§ **WHAT YOU WILL DO**: Read the data and repeat all of it exactly.

+++++

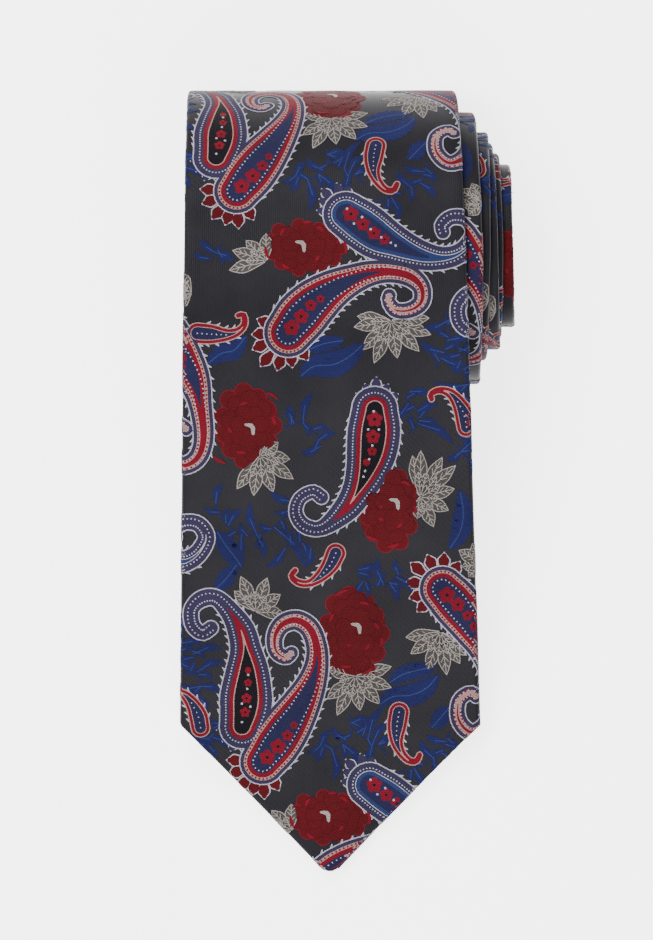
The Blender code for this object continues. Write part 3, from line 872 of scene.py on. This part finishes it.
def sewn(name, mesh, material):
    """An object of threads laid down from flat space."""
    bmesh.ops.remove_doubles(mesh, verts=mesh.verts, dist=1e-4)
    bmesh.ops.recalc_face_normals(mesh, faces=mesh.faces)
    # Flat space measures t downwards, so laying it down mirrors the threads.
    bmesh.ops.reverse_faces(mesh, faces=mesh.faces)
    data = data_of(mesh, name, lambda flat: lay_down(flat[:, 0], flat[:, 1], flat[:, 2]))
    return show(data, material)


# The drawn motifs lie between these distances along the cloth, and a repeat reaches this far across.
MOTIFS_FROM, MOTIFS_TO, MOTIFS_REACH = 22, 222, 155
FIRST_STEPS, SECOND_STEPS = range(-4, 14), range(-6, 8)
FIGURES_MARGIN = 0.3


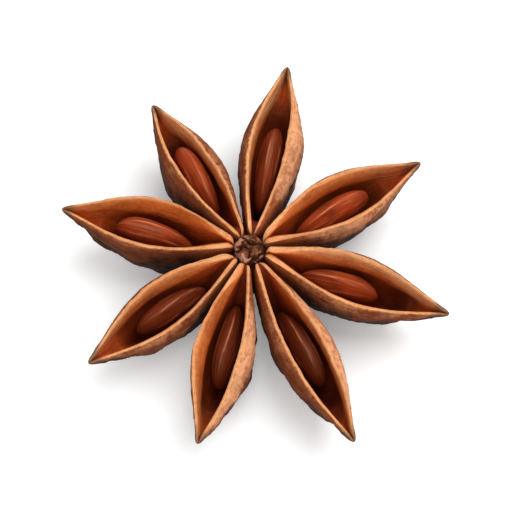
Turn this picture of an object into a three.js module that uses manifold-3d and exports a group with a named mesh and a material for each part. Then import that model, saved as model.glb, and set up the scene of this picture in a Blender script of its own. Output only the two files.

+++++

§ **WORKED SOLUTION**:
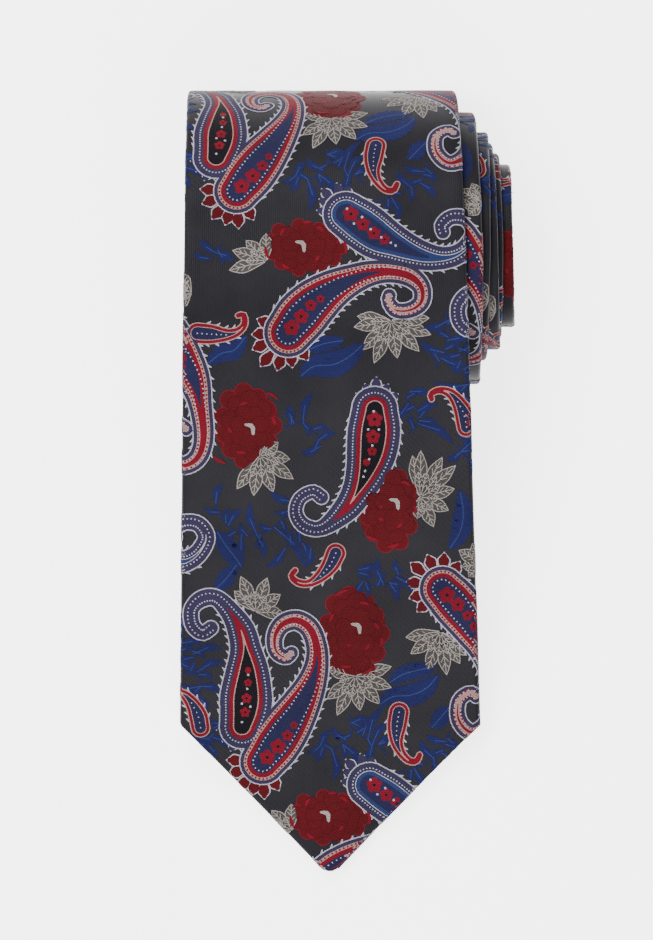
The Blender code for this object continues. Write part 3, from line 872 of scene.py on. This part finishes it.
def sewn(name, mesh, material):
    """An object of threads laid down from flat space."""
    bmesh.ops.remove_doubles(mesh, verts=mesh.verts, dist=1e-4)
    bmesh.ops.recalc_face_normals(mesh, faces=mesh.faces)
    # Flat space measures t downwards, so laying it down mirrors the threads.
    bmesh.ops.reverse_faces(mesh, faces=mesh.faces)
    data = data_of(mesh, name, lambda flat: lay_down(flat[:, 0], flat[:, 1], flat[:, 2]))
    return show(data, material)


# The drawn motifs lie between these distances along the cloth, and a repeat reaches this far across.
MOTIFS_FROM, MOTIFS_TO, MOTIFS_REACH = 22, 222, 155
FIRST_STEPS, SECOND_STEPS = range(-4, 14), range(-6, 8)
FIGURES_MARGIN = 0.3


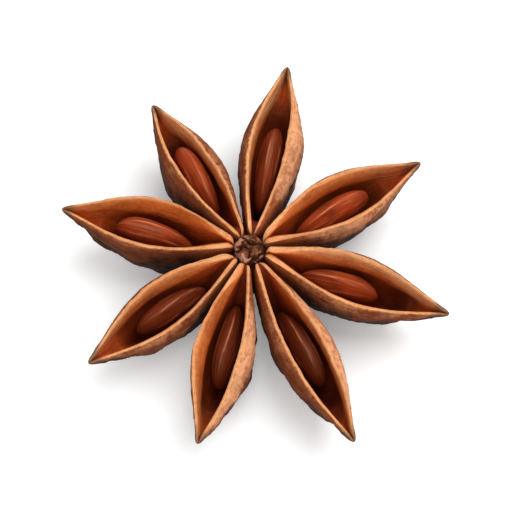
Turn this picture of an object into a three.js module that uses manifold-3d and exports a group with a named mesh and a material for each part. Then import that model, saved as model.glb, and set up the scene of this picture in a Blender script of its own. Output only the two files.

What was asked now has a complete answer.